Flush with cash, the company was able to undertake repairs, procure new buses, and clear pension arrears that had accumulated over several years.
However, things began to deteriorate during the COVID-19 pandemic. Mr. Akomea said the closure of international borders meant STC immediately lost a third of its business, particularly its routes to neighboring French countries.
“The borders were closed for two years. So with COVID, for two years, one-third of the business was gone. We had to observe social distancing. That meant a 44-seater bus could only take 22 passengers. That went on for like eight months. We lost a lot of money.”
But beyond the pandemic, he cited the unstable macroeconomic environment as a more critical issue.
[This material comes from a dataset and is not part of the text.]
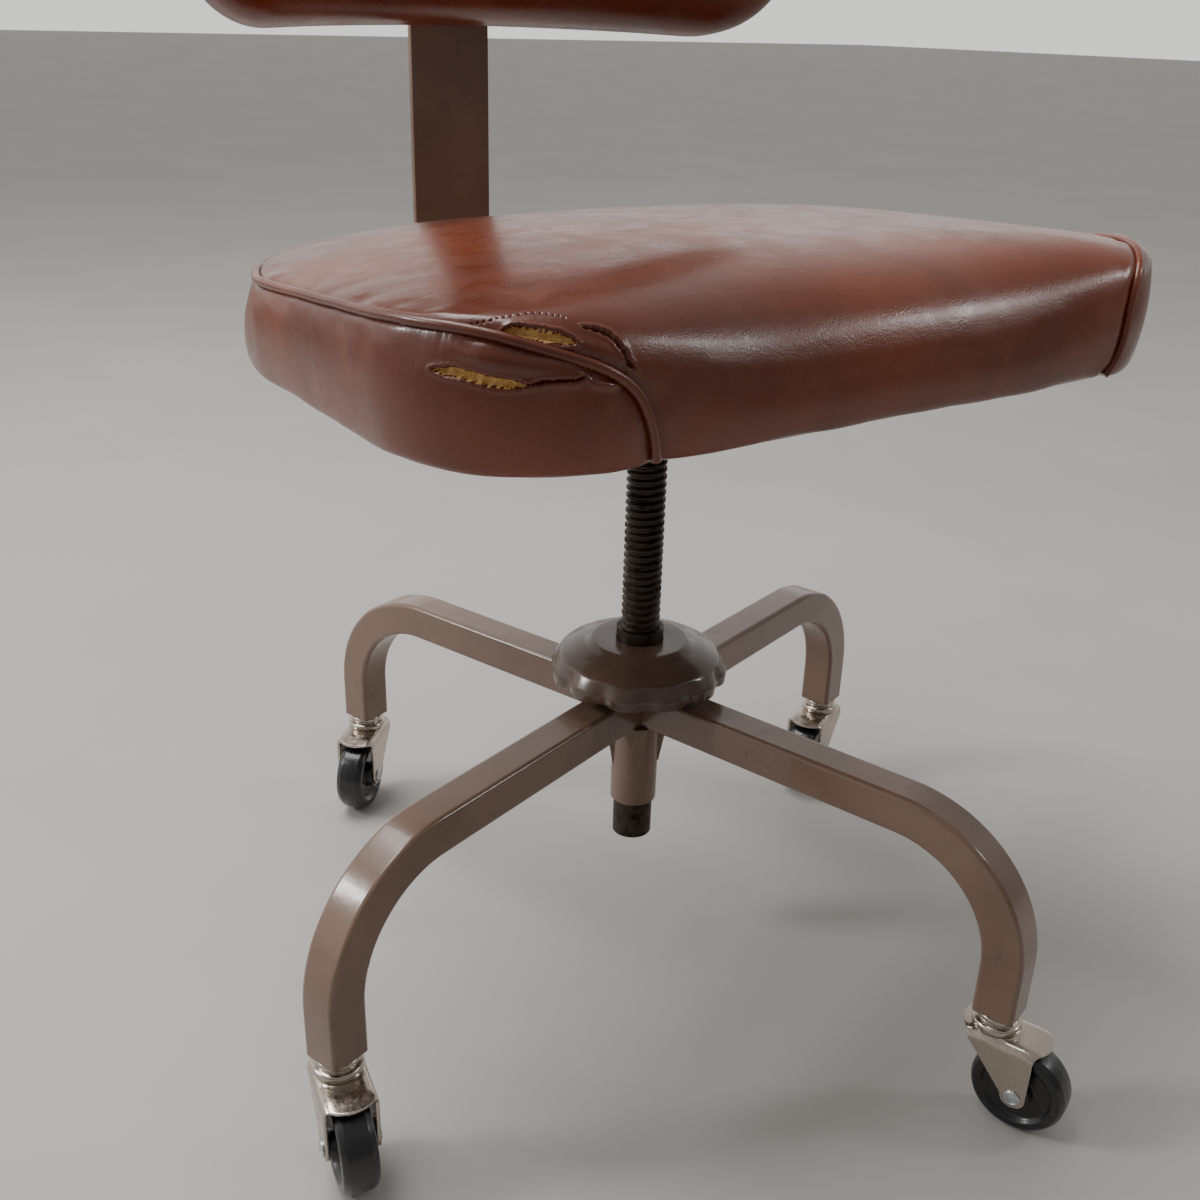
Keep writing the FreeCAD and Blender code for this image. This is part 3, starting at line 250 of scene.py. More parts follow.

“Working at STC taught me how important it is for government to maintain a stable macro environment. It is the most basic factor in business success. Anytime the cedi lost value, our costs went up the very next day,” he recalled.
The continuous rise in the cost of fuel and spare parts worsened the company’s woes.
“Literally every week, especially from mid-2021, fuel prices went up. In 2022, it was so bad. It destroyed the business,” he said.
Fuel costs rose from 28 percent pre-COVID to over 60 percent post-COVID, leaving very little for maintenance, salaries, or investment in new assets. “At one point, fuel accounted for 62 percent of our costs,” he stated.
To make matters worse, around GH¢3 million that had been saved during the good years was lost during the banking sector crisis. The inability to replace aging buses has also affected operations. Buses that were supposed to be changed after four years or after hitting 300,000 to 400,000 kilometers are still in use—some with over one million kilometers on the odometer.
“Even the newest buses are like five or six years old,” he revealed.
To help STC recover, Mr. Akomea urged the incoming government to ensure macroeconomic stability, which he believes is the foundation for business sustainability in Ghana.